You might think you’re too savvy to get caught up in a marketing scam, but the truth is anyone is susceptible to these ploys. The promise of easy income with flexible hours is everyone’s dream. Especially for individuals who don’t have as much access to employment opportunities, or who’s only option is working from home.
Multi-level marketing (MLM) scams are on the rise. They have rebranded themselves and have new, catchy names and slogans which make them more difficult to identify as dangerous enterprises.
If you’ve ever wondered how people can get wrapped up in a MLM, we’re here to shed some light on these nefarious organizations.
Multi-Level Marketing Explained
Multi-level marketing (aka MLM) is a commission-based method for selling products. You probably used to hear the term “pyramid scheme” used regarding these businesses, which is the most helpful term to use when describing their whole setup.
A MLM works by individuals being recruited by a company distributor, sales representative, or sponsor to sell a certain product. The sales representative’s paycheck hinges on how much product each recruit can sell. Everything is commission based and supposedly builds on itself as each person grows their sales and recruits more people to join. These companies usually claim representatives can earn impressive salaries in a short amount of time, with little to no work.
Sounds easy, right?
The MLM Targets
Of course, a majority of these claims aren’t true. Not only is it incredibly difficult for people to sell enough product to get into the upper-levels of the salary scale, most companies require a buy-in to get started. Some companies even require monthly product purchases to keep your status.
So now people have sunk their own money into a company and become stuck peddling wares no one wants. These practices should be enough to make anyone mad, but MLM atrocities take it a step further by targeting those who are particularly susceptible.

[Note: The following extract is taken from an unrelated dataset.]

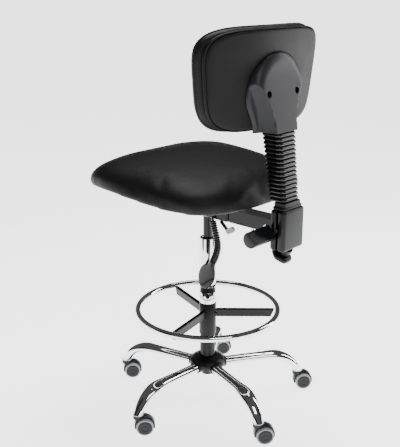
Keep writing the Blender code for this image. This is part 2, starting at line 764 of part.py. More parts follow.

Many MLMs advertise themselves as an easy and achievable way to earn a salary with minimal barriers between selling and success. These claims are appealing to people who are struggling to find work, aren’t able to work in traditional spaces, or can only work from home.
According to a 2018 study conducted by the AARP, the majority of MLM participants are women (60 percent), most with no experience in commission-based sales. A large percentage of participants quit after only a year or less of selling, and over 52 percent of people say the representation of potential success was not accurate.
The demographic breakdown statistics from the Direct Selling Association shows that 74 percent of their sellers are mostly white women, ages 35 to 54.
The Role Of Social Media
Back in the day, most MLM participation spread through hosted parties, where sponsors put on a good show and shared products and literature to their group of friends. Now, thanks to social media, the illusions of MLM success can be carefully curated and shared instantly with millions of people in mere seconds.
These companies use mainstream ideas of “becoming your own Girl Boss” and “harnessing your own girl power” as hooks. But once you’re in an MLM, the work doesn’t stop. You are financially tied to making sales, posting on social media, sending direct messages to friends, and constantly trying to recruit new members, despite many companies claiming they’re a “chill side hustle” option. (companies demand a certain social media representation. Have to curate your pages if you work for them)
How To Avoid MLMs
MLMs thrive during recessions. They depend on large groups of people needing support and resources. They prey on people who are struggling just enough, but are still able and willing to spend their own money to get started.
It’s important to recognize the signs of an MLM scam. Here are some main qualities to look out for:
- Outrageous product claims, such as being able to cure specific ailments
- Primary focus in recruitment
- No product or low-quality products to sell
- Required to purchase a back-stock of items
- Poor communication with the company
- Extended and expensive training periods
Because of social media’s role, you’ve probably encountered a friend or family member using their profiles to sell products. Some popular brands include LuLaRoe, Herbalife, Nu Skin, Arbonne, and Isagenix. These companies are MLMs, all of which have had members speak out against their practices.
If you notice people in your life making questionable, product-related posts on social media, or even get direct messages from a high school acquaintance about a new business opportunity, they’re probably working in an MLM.
Of course not all commission-based jobs are scams, but before jumping in on one with a friend, it’s important to do basic research. A simple Google search will reveal the true nature and experiences with these companies—and knowing this information can save you a lot of grief (and money).